The year 1945 marked the crash (though not the complete disappearance, of course) of nationalism, which has been followed by a paradox: “Blood and iron” nationalism has been discredited, and cobbled-together statehood questioned. Within states, the trend is toward the devolution of power, even secession, as Flemings and Walloons debate the worth of a unified Belgium; Lombards and other northern Italians ask why they should bear the fiscal burden of the Mezzogiorno; Basques and Catalans wish to shrug off the rest of Spain; and—as an object lesson—Yugoslavia (which was not part of the EU) broke apart amid massacres in the 1990s, as Orthodox Christians, Roman Catholics, and Muslims remembered that they hated each other.
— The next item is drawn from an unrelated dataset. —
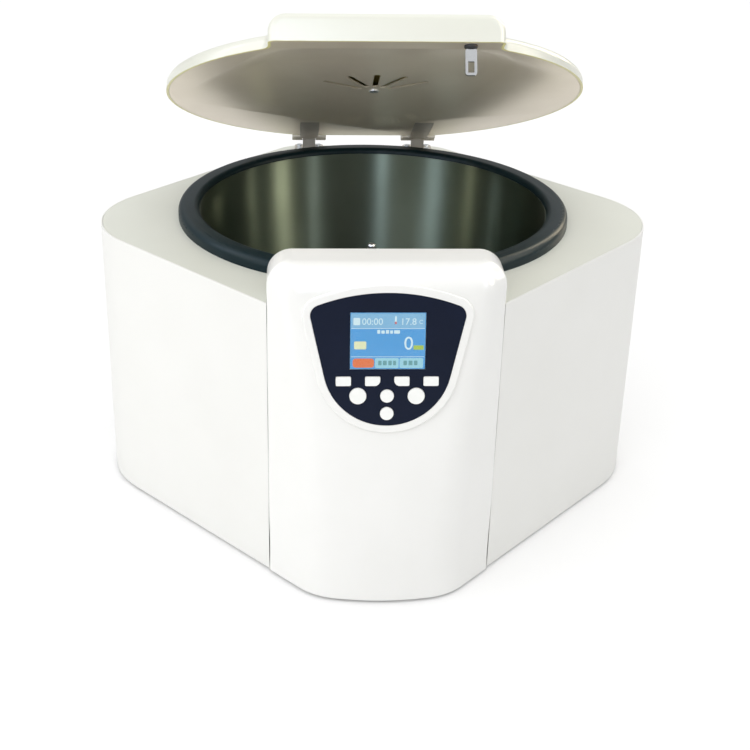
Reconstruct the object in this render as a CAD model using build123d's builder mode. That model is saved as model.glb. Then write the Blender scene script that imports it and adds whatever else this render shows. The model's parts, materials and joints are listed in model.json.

Yet, neither Catalans nor Basques, Lombards or Walloons, want to leave the EU. Indeed, defeated Scottish nationalists view Brexit as a lifeline for their cause—many Scots, if not a majority, would prefer to remain in Europe.
So…we have a crumbling of the weaker national identities, but a general allegiance to the overarching EU super-state, for all its practical faults. Although it does not do to exaggerate its strength, there is a European identity now that never before existed, not even when Christendom was most imperiled by Muslim invasions that reached central France or Vienna.
In yet another irony, the Islamist terrorists plaguing Europe and the flood of Muslim immigrants further foster a European identity, a shared sense of us-against-them. Europeans disagree profoundly about how best to address Islamist terror or invasive migrations, but there is a growing sense of European-ness, a concept that, until recently, appealed only to elites.
Where are we? Against historical odds, the EU has not only survived but thrived. With 510 million inhabitants, the EU boasts a larger population than the USA and Russia combined. Its GDP of $16.5 trillion (2016) is second only to that of the USA’s $18.5 trillion and five trillion greater than that of the People’s Republic of China.
Fumbling attempts to create a viable EU military force have resulted only in flaccid peacekeeping missions, but, given the continent’s history, is the military weakness of traditional aggressors and transgressors much to be lamented? Meanwhile, the EU’s development aid eclipses that of any other state, alliance, or institution.
Will further states quit the EU? Perhaps. Will the Euro fail? No, but economically disadvantaged states may withdraw from the currency (without any thought of quitting the EU). Will the EU regulate itself to death? No. That tide has already turned.
American conservatives have a tradition of criticizing the EU as “socialist,” as a welfare state writ large—a view that is historically myopic. Are peace and prosperity so undesirable? One detects a whiff of resentment at the EU’s success, as though no other child should have a bicycle as fine as ours.
Trade deals come and go. Economies go through cycles. Administrations and governments change. (And democracies ultimately self-correct.) But we have seen, in the EU, one of the most profound shifts in collective behavior that the historical record has to offer. Just as NATO has proven an alliance without precedent and of inestimable value, so, too, has the EU been overwhelmingly positive for its citizens—and for us. Peace is cheaper than war. And fat men don’t fight.
Those war-weary Europeans, some idealistic, others cynical, some both, who came to that “common market” agreement six decades ago started a process whose remarkable consequences none would have dared imagine: enduring peace and startling wealth on a continent that had almost destroyed itself.
As for our trade deficit, build better cars.